There is no reason to expect these to be any "safer" than any other LifePo4 cell.
but they do cost more, and they are not the best choice for energy density. (weight vs range)


----------



## ruckus (Apr 15, 2009)

I have now repeatedly tested a 60ah New Energy cell against a 60ah CALB gray cell. (Many thanks to the person who passed the cell on to me!!) The New Energy cell had already been repeatedly abused up to 1500A (25C) and down to 2.0v . The Calb cell was brand new.

I took repeated 400 amp pulls (6.7C) for ~15 seconds a pull while evaluating sag voltage. This was repeated until the voltage fell to 2.5v. Recharge and repeat..

I measured temperatures with a infrared thermometer. Amp hours were measured on a JLD404 and 1,000 amp shunt.
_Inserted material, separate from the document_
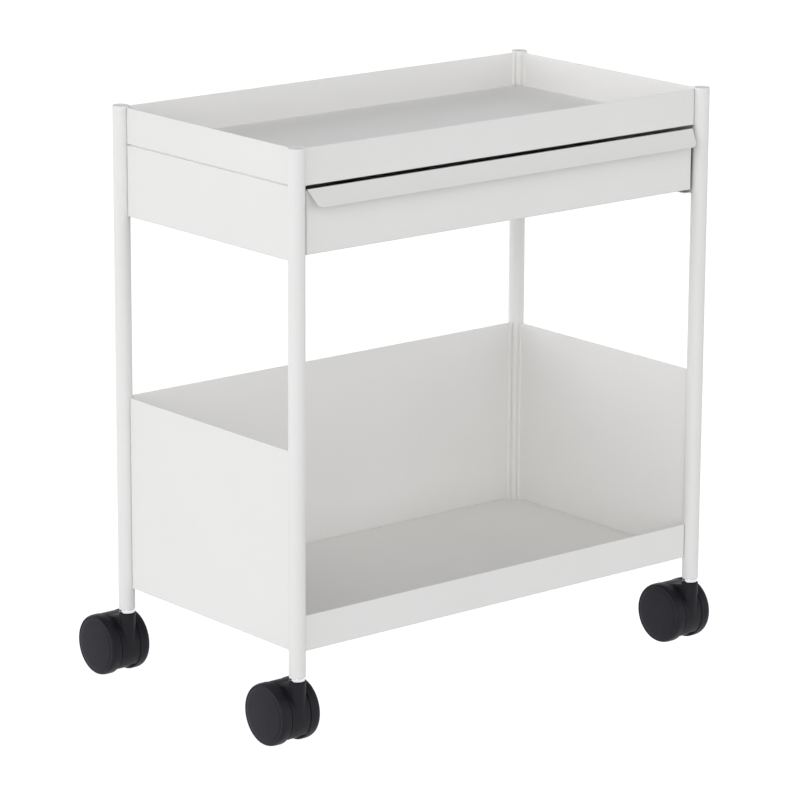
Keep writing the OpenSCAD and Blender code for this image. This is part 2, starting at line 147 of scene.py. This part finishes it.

Sag Voltage was measured on an analogue scale (on the carbon pile tester) and with a digital volt meter (at the battery).

I took video. I'll post a link or two when I get a chance..

The hybrid super-capacitor cells were superior in multiple ways from less sag under load to lower cell temperatures after repeated pulls (114F vs 95F). The M6 hardware of the CALB is teeny-weeny compared to the M10 hardware on the New Energy cell. The CALB vent broke off in my fingers. Very flimsy.

Please don't think I am dissing the CALB. It performed fine. I would call it the 'Standard' cell at this time. I would use them in a commuter or other standard-power system. In a race or hotrod vehicle the hybrid cell would perform superior (more power, less weight, less heat, and most importantly, less SAG).

Depending on the voltage and amp pull of the vehicle, the difference could be somewhere around 30-50 hp. 

Some people care about that last 30-50 hp. Those are the people who will pay a little extra to drive a 'Premium' cell.

I bought a set. 

Cheers.

ps. radical voltage sag affects other components as well, like dc-dc converters and controllers...


----------



## tylerwatts (Feb 9, 2012)

Ruckus those sound like serious cells. When you say superior power-weight, how so? What are the comparison values? I take it you used a 60ah CALB Grey also. 25c plus seems very impressive, I did not even know it was sensible to do that to a CALB and they deteriorate quickly. 

Could you post a back to back of the two cells' performance please? As you progressed through the repeat drains and capacity was consumed. Thanks!


----------



## Ziggythewiz (May 16, 2010)

Cool! Thanks for the info. I'm kind of obsessed with the concept of a booster pack (currently have a LiFePO4 booster on my lead) so if the cycle life on these proves good I'll likely end up with a booster pack of them after switching fully to lithium and then wanting more.


----------



## Sparrow159 (Mar 30, 2010)

Your testing is definitely encouraging. The thing that strikes me the most is the number of cycles that are listed on the spec sheet. 5,000 for the higher amp NEB vs the 2,000 consistently listed for all amp hr CALB. That would make the almost double price seem a bargain if it's true. Of course 5,000 discharges would take quite a while to test.

Matt


----------